As luck would have it, the Government has a natural opportunity to effect precisely such a change. It is moving to fulfil its manifesto commitment to, in effect, repatriate jurisdiction over the European Convention on Human Rights. To cut a long story short, it plans to remove the ultimate sovereignty of the human rights court in Strasbourg, so that its rulings are treated as advisory pending specific implementing legislation by Parliament.

This is, in itself, a benign and important reform. The problem with the European Convention has never been with the rights it adumbrates, only with their interpretation by a biased and politicised overseas tribunal.

Well, why not extend the same principle to legal acts by the EU? Why not reassert parliamentary control? Doing so would hardly bring the system crashing down. Plenty of EU acts already have, as it were, advisory status pending national legislation. I haven’t got space to get into the precise differences between EU regulations, directives, decisions, recommendations and opinions; but, believe me, precedent already exists.
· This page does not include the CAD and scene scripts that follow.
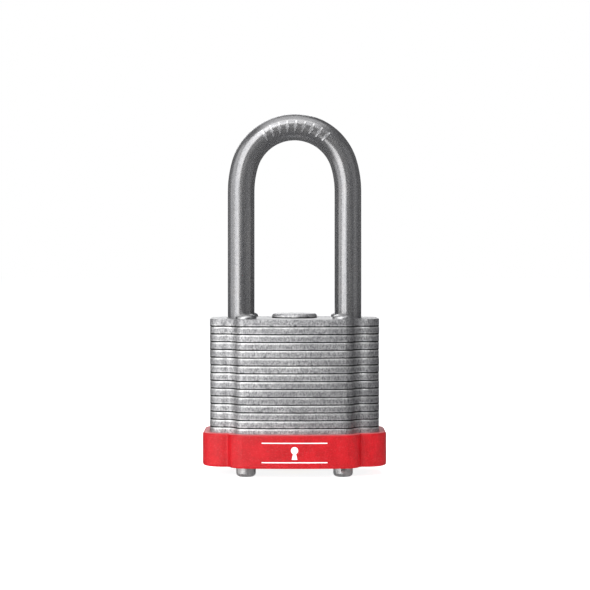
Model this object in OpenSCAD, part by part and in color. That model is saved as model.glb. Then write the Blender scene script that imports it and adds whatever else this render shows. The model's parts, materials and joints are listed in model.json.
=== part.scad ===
// Keyed padlock with a body of riveted steel plates, a round steel shackle and a plastic bumper
// round its base. X runs across the body, -Y is the front and +Z is up. The origin is midway
// between the four rivet feet, on the plane that they stand on. It is drawn closed and unlocked:
// the shackle is down, and the plug is turned a quarter so that both bolts are drawn back.

/* [Body] */
// Width of the plates across their side lobes
body_w = 40; // [39:0.5:48]
// Depth of the plates at the middle of the front and back
body_d = 25; // [24:0.5:30]
// Depth of the plates across their side lobes
lobe_d = 16.8; // [16:0.2:19]
// Width of each stepped-back side, from the end of the crowned front to the lobe's end
lobe_w = 8.2; // [7:0.1:10]
// Thickness of one plate
plate_t = 1.82; // [1.76:0.02:2.2]

/* [Rivets] */
// Spacing of the rivets from side to side
rivet_span_x = 22.8; // [22:0.2:26]
// Spacing of the rivets from front to back
rivet_span_y = 16; // [15.4:0.2:17]
// Diameter of the rivet shanks
rivet_d = 3.4; // [2.8:0.1:3.6]
// Height of the lower rivet heads, which the lock stands on
foot_h = 2.4; // [1.8:0.1:3]

/* [Bumper] */
// Thickness of the bumper's wall outside the plates
bumper_wall = 1.7; // [1.2:0.1:2]
// Height of the bumper
bumper_h = 7.9; // [7.5:0.1:9]

/* [Shackle] */
// Diameter of the shackle's rod
rod_d = 6.4; // [5.3:0.1:7.7]
// Clear width between the legs
shackle_gap = 19.2; // [19.2:0.1:22]
// Clear height between the top plate and the inside of the arch
shackle_clear = 42.5; // [24:0.5:80]
// How far the open toe stands clear of the top plate
toe_clear = 1.62; // [1.3:0.02:1.8]

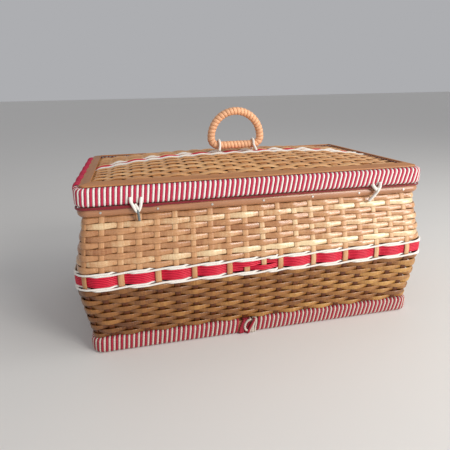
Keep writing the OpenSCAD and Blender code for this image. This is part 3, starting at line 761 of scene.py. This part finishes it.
class BASKET_OT_band(Piece, bpy.types.Operator):
    """Weaves the red band and twines the white cords along it"""

    bl_idname = "basket.band"
    bl_label = "Belly band"

    def make(self, context):
        self.red_strands()
        self.twine("twine_low", BAND[0][2] - 1.9, "band_twine_lower", 21)
        self.twine("twine_high", BAND[1][2] + 1.9, "band_twine_upper", 22)

    def red_strands(self):
        rng = np.random.default_rng(3)
        strands = Strands()
        rows, lift = 6, 1.65
        pitch = (BAND[1][2] - BAND[0][2]) / rows
        for row in range(rows):
            sides = np.ones(ALL_STAKES)
            sides[SHOWN] = -1
            if row < rows / 2:
                sides[[FRONT_SPLICE, FRONT_SPLICE + 1]] = 1, -1
            z = BAND[0][2] + (row + 0.5) * pitch
            s, depth, _ = woven_row(z, sides)
            depth = depth * (1.4 - 0.4 * depth ** 2)
            path, normals = wall_frame(z, s, depth * lift)
            strands.add(again(path), again(normals), oval(1.6, pitch * 0.98), rng.uniform(0, 1))
        strands.piece("band_reds", "band_red", "basket", "cord_red", "band_strands")

    def twine(self, name, z, node, seed):
        """Two cords that take turns to pass behind each shown stake."""
        rng = np.random.default_rng(seed)
        strands = Strands()
        places, total = stake_places(z)
        at = places[SHOWN]
        at[at < at[0] - 1e-6] += total
        at = np.append(at, at[0] + total)
        thick = size("twine_thick")
        out = STAKE_T / 2 + thick / 2 + 0.35
        t = np.arange(24) / 24
        for strand in (0, 1):
            s, depth, height = [], [], []
            droop = rng.uniform(0.8, 1.0, len(SHOWN))
            for j in range(len(SHOWN)):
                front_now = (j + strand) % 2 == 0
                s.append(at[j] + (at[j + 1] - at[j]) * t)
                if front_now:
                    depth.append(1 - 2 * eased((t - 0.62) / 0.3))
                    height.append(-droop[j] * np.interp(t, [0, 0.3, 0.85, 1], [0, 1, 1, 0]))
                else:
                    depth.append(2 * eased((t - 0.08) / 0.28) - 1)
                    height.append(droop[j] * np.interp(t, [0, 0.15, 0.7, 1], [0, 1, 1, 0]))
            s, depth, height = (np.concatenate(v) for v in (s, depth, height))
            height = (height + np.roll(height, 1) + np.roll(height, -1)) / 3
            path, normals = wall_frame(z + height, s, np.where(depth > 0, 1.05, 1) * depth * out)
            strands.add(again(path), again(normals), oval(thick, thick), 0.3 + 0.4 * strand)
        strands.piece(name, "cord_white", "basket", "cord_white", node)


def lashing(strands_of, v_out, z_low, z_high, white_at, seam=None):
    """Winds two cords, red and white, round an edge of the basket.

    A white turn crosses the middle of the front face at x = white_at. The front has no turns
    between the two x of the seam. At the lid's left end the white cord lies deep between fat
    red turns.
    """
    on_lid = z_low > RIM_LOW
    half_a, half_b = WRAP_WIDE / 2, (z_high - z_low) / 2
    core_a, core_b, core_r = half_a - 1.0, half_b - 1.0, 2.8
    middles, total = side_middles(v_out)
    turns = round(total / size("turn_pitch"))
    pitch = total / turns
    steps = 24
    around = round_rect(core_a, core_b, core_r, np.zeros(1))[2]
    faces_out = (2 * (core_a - core_r) + math.pi / 2 * core_r + core_b - core_r) / around
    shift = (middles[2] - white_at) - (faces_out + 0.5) * pitch
    t = np.arange(turns * steps) / steps
    section, facing, _ = round_rect(core_a, core_b, core_r, t * around)
    top = np.clip(section[:, 1] / half_b, 0, 1)
    inner = np.clip(-section[:, 0] / core_a, 0, 1) * on_lid
    widths = size("red_wide"), size("white_wide")
    for which, (strands, cord_wide) in enumerate(zip(strands_of, widths)):
        s = np.mod((t + which * 0.5) * pitch + shift, total)
        flat, out, _ = outline(v_out, s)
        left = eased((CORNER_Y + 3 - np.abs(s - middles[3])) / 10) * on_lid
        lumps = 3.0 + 0.8 * np.sin(flat[:, 1] * TURN / 30)
        lean = np.interp(flat[:, 0], [-150, 170], [-0.3, 2.4]) * (1 - left)
        flat, out, _ = outline(v_out, s - lean * section[:, 1] / (2 * half_b))
        inset = section[:, 0] - half_a + 0.9 * left * (section[:, 0] > 0)
        z = ((z_low + z_high) / 2 + section[:, 1] - 1.8 * top * inner
             + left * (lumps - 1.6 * which) * top * (1 - inner))
        path = np.column_stack([flat + out * inset[:, None], z])
        normals = np.column_stack([out * facing[:, :1], facing[:, 1]])
        at_corner = np.abs(out).min(axis=1) > 1e-6
        squeeze = np.where(at_corner, np.clip(1 + inset / (v_out - CORNER_X), 0.25, 1), 1)
        thick, wide = 1 - 0.3 * left * which, squeeze * (1 + left * (-0.6 if which else 0.6))
        if seam:
            centre = np.mod((np.arange(turns) + faces_out + which * 0.5) * pitch + shift, total)
            bare = (centre > middles[2] - seam[1]) & (centre < middles[2] - seam[0])
            first = (np.flatnonzero(bare)[-1] + 1) * steps
            kept = np.roll(np.repeat(~bare, steps), -first)
            path, normals, thick, wide = (np.roll(v, -first, axis=0)[kept]
                                          for v in (path, normals, thick, wide))
        strands.add(path, normals, oval(2.0, cord_wide, 8), 0.3 + 0.4 * which, not seam, thick, wide)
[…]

Would a Sovereignty Act satisfy Eurosceptics? On its own, as a stand-alone measure, no. But as the basis of a different kind of relationship, yes, I think it might. I remember watching Enoch Powell at one of the last public meetings of his life, at the Bruges Group in the late 1990s. He was asked whether any change in our relationship with the EU would placate him. “Repeal or alteration of the 1972 Act,” he declared, adding, to the surprise of some in the audience, “I prefer alteration”. Recover the legal sovereignty of Parliament, he argued, and much else would change. If the Brussels institutions knew that they couldn’t simply make up the rules as they went along, that they remained ultimately answerable to national Parliaments, then their tendency to constant legal aggrandisement would be curbed.

He had a point. These things always come down, in the end, to who has ultimate power. “Who, whom?” in Lenin’s formulation. Only restore the primacy of national constitutions, and much follows.